#### WRITTEN REQUEST:
Take the lines from the one bearing "rail_right();" to the one bearing "obj.matrix_parent_inverse = Matrix.Identity(4)", inclusive, and reproduce them exactly; include no other line.
>> Start SOURCE EXCERPT
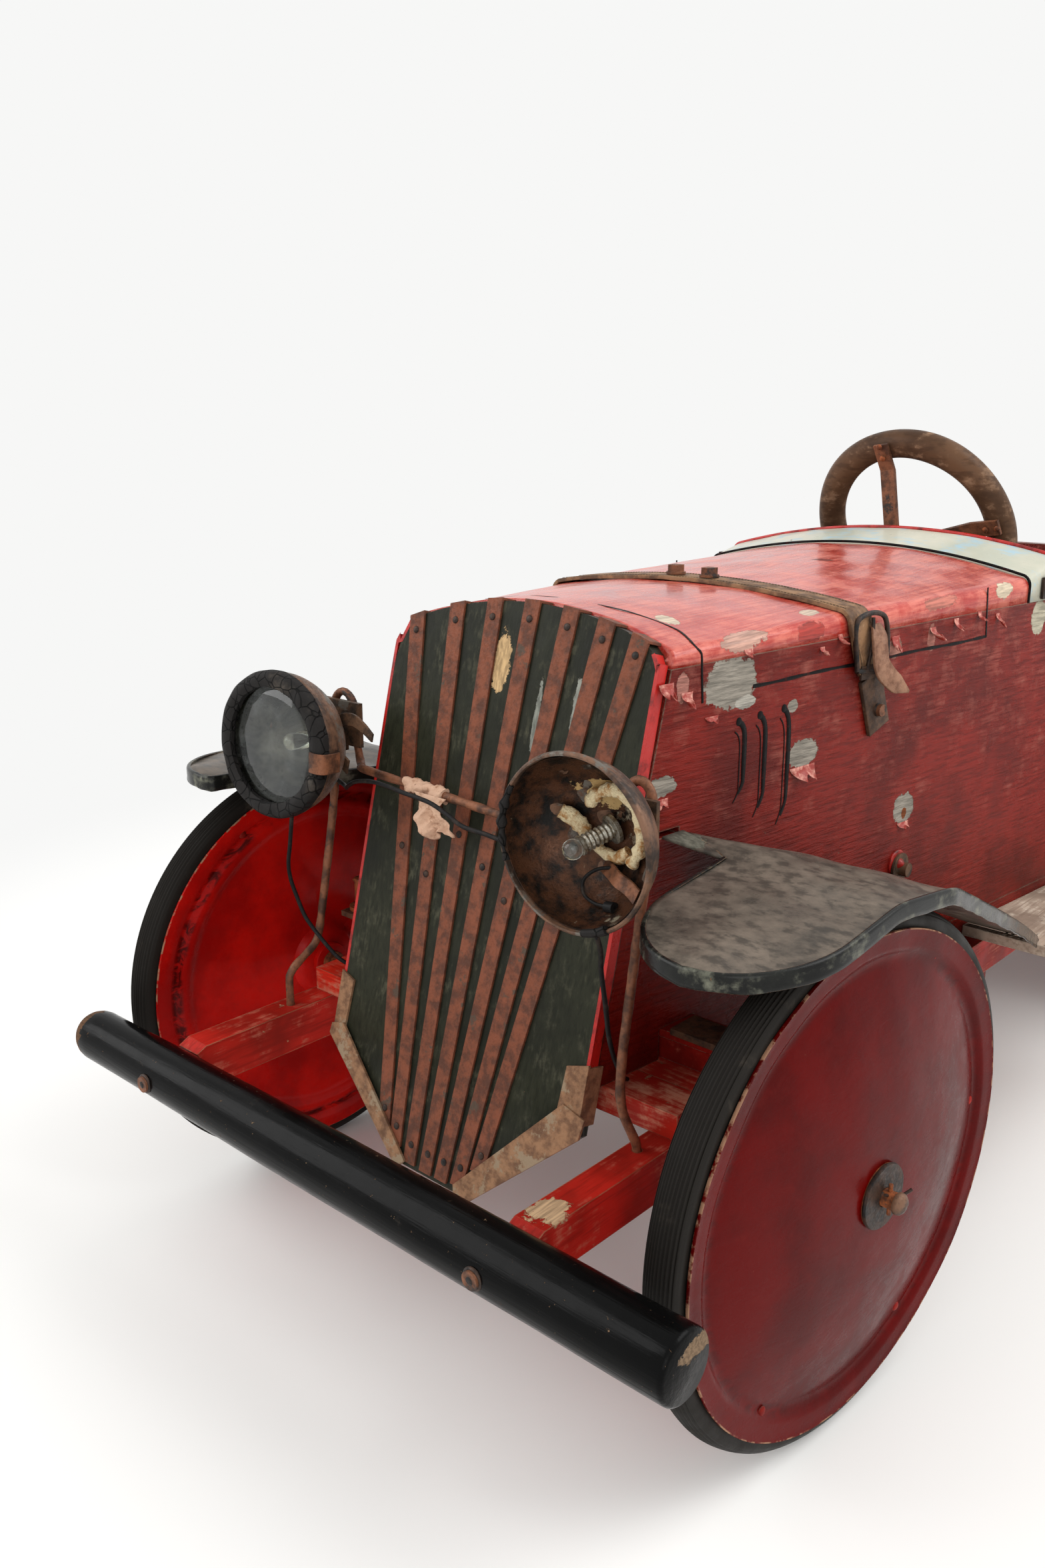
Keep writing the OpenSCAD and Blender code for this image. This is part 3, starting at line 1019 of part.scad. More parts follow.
// Half profile of the tyre: distance from its middle, radius short of the tread
tyre_profile = [[10.6, 9.4], [10.6, 6.4], [9.6, 3.9], [8, 2.3], [5.5, 1.1], [3, 0.4], [1, 0]];
tyre_gap = 0.2;
tyre_seat = wheel_w / 2 - disc_t - tyre_gap;
tyre_bore = channel_r + tyre_gap / 2;
module tyre() turned() polygon(concat(
    [[tyre_bore, -tyre_seat], [wheel_r - 9.4, -tyre_seat]],
    [for (p = tyre_profile) [wheel_r - p[1], -p[0]]],
    [for (i = [len(tyre_profile) - 1 : -1 : 0]) [wheel_r - tyre_profile[i][1], tyre_profile[i][0]]],
    [[wheel_r - 9.4, tyre_seat], [tyre_bore, tyre_seat]]));
module at_front_wheel(s) at_kingpin(s) toed(s) translate([s * (wheel_mid_x - kingpin_x), 0, wheel_r]) rotate([0, s * 90, 0]) children();
module at_rear_wheel(s) translate([s * wheel_mid_x, wheelbase, wheel_r]) rotate([0, s * 90, 0]) children();

module front_disc_right() color("#7d0f12") place() at_front_wheel(RIGHT) disc(axle_r + run_gap);
module front_disc_left() color("#7d0f12") place() at_front_wheel(LEFT) disc(axle_r + run_gap);
module front_tyre_right() color(black) place() at_front_wheel(RIGHT) tyre();
module front_tyre_left() color(black) place() at_front_wheel(LEFT) tyre();
module rear_disc_right() color("#7d0f12") place() at_rear_wheel(RIGHT) disc(axle_r);
module rear_disc_left() color("#7d0f12") place() at_rear_wheel(LEFT) disc(axle_r + run_gap);
module rear_tyre_right() color(black) place() at_rear_wheel(RIGHT) tyre();
module rear_tyre_left() color(black) place() at_rear_wheel(LEFT) tyre();

rail_right();
rail_left();
cross_planks();
axle_blocks();
cross_bearers();
bumper();
grille_board();
grille_slats();
grille_trims();
side_right();
side_left();
hood_top();
cowl_band();
dashboard();
floor_boards();
seat_board();
backrest();
rear_deck();
tail_panel();
front_guard_right();
front_guard_left();
rear_guard_right();
rear_guard_left();
running_board_right();
running_board_left();
hood_strap();
strap_buckle();
bolts_and_washers();
screen_brackets();
lamp_shell_right();
lamp_shell_left();
lamp_ring_left();
lamp_glass_left();
lamp_bulbs();
lamp_brackets();
lamp_frame_rod();
wire_lamp_to_lamp();
wire_left();
wire_right();
steering_rim();
steering_spokes();
steering_column();
steering_brackets();
stub_axle_right();
stub_axle_left();
tie_rod();
pedal_crank();
pedal_right();
pedal_left();
connecting_rod_right();
connecting_rod_left();
rear_axle();
front_disc_right();
front_tyre_right();
front_disc_left();
front_tyre_left();
rear_disc_right();
rear_tyre_right();
rear_disc_left();
rear_tyre_left();
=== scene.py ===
"""Dress of the wooden pedal car: paint, rust, rubber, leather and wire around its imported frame.

Sizes in the tables are millimetres in the maker's frame: y = 0 is the front axle, the nose points to -y,
x grows to the viewer's right and z stands on the ground. in_frame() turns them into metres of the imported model.
"""
import json
import logging
import math
from dataclasses import dataclass
from enum import Enum
from functools import cached_property
from typing import ClassVar, Iterable, Sequence

import bmesh
import bpy
import numpy as np
from mathutils import Matrix


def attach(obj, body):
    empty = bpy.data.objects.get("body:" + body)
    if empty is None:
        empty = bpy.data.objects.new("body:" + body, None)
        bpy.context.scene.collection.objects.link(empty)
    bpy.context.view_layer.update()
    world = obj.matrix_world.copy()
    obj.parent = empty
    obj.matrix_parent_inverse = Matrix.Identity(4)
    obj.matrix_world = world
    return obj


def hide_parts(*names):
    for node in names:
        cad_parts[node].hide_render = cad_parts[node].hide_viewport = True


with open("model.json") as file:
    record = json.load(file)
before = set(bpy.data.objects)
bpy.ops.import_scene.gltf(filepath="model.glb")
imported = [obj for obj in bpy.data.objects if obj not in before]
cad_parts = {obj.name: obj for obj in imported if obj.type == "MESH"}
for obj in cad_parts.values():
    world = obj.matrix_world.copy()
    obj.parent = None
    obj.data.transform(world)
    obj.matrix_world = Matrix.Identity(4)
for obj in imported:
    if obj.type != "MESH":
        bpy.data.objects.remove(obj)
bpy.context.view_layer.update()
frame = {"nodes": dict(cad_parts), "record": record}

Array = np.ndarray
Point = tuple[float, float, float]
Tone = tuple[int, int, int]
Socket = bpy.types.NodeSocket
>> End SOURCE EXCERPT
#### FINAL RESULT:
rail_right();
rail_left();
cross_planks();
axle_blocks();
cross_bearers();
bumper();
grille_board();
grille_slats();
grille_trims();
side_right();
side_left();
hood_top();
cowl_band();
dashboard();
floor_boards();
seat_board();
backrest();
rear_deck();
tail_panel();
front_guard_right();
front_guard_left();
rear_guard_right();
rear_guard_left();
running_board_right();
running_board_left();
hood_strap();
strap_buckle();
bolts_and_washers();
screen_brackets();
lamp_shell_right();
lamp_shell_left();
lamp_ring_left();
lamp_glass_left();
lamp_bulbs();
lamp_brackets();
lamp_frame_rod();
wire_lamp_to_lamp();
wire_left();
wire_right();
steering_rim();
steering_spokes();
steering_column();
steering_brackets();
stub_axle_right();
stub_axle_left();
tie_rod();
pedal_crank();
pedal_right();
pedal_left();
connecting_rod_right();
connecting_rod_left();
rear_axle();
front_disc_right();
front_tyre_right();
front_disc_left();
front_tyre_left();
rear_disc_right();
rear_tyre_right();
rear_disc_left();
rear_tyre_left();
=== scene.py ===
"""Dress of the wooden pedal car: paint, rust, rubber, leather and wire around its imported frame.

Sizes in the tables are millimetres in the maker's frame: y = 0 is the front axle, the nose points to -y,
x grows to the viewer's right and z stands on the ground. in_frame() turns them into metres of the imported model.
"""
import json
import logging
import math
from dataclasses import dataclass
from enum import Enum
from functools import cached_property
from typing import ClassVar, Iterable, Sequence

import bmesh
import bpy
import numpy as np
from mathutils import Matrix


def attach(obj, body):
    empty = bpy.data.objects.get("body:" + body)
    if empty is None:
        empty = bpy.data.objects.new("body:" + body, None)
        bpy.context.scene.collection.objects.link(empty)
    bpy.context.view_layer.update()
    world = obj.matrix_world.copy()
    obj.parent = empty
    obj.matrix_parent_inverse = Matrix.Identity(4)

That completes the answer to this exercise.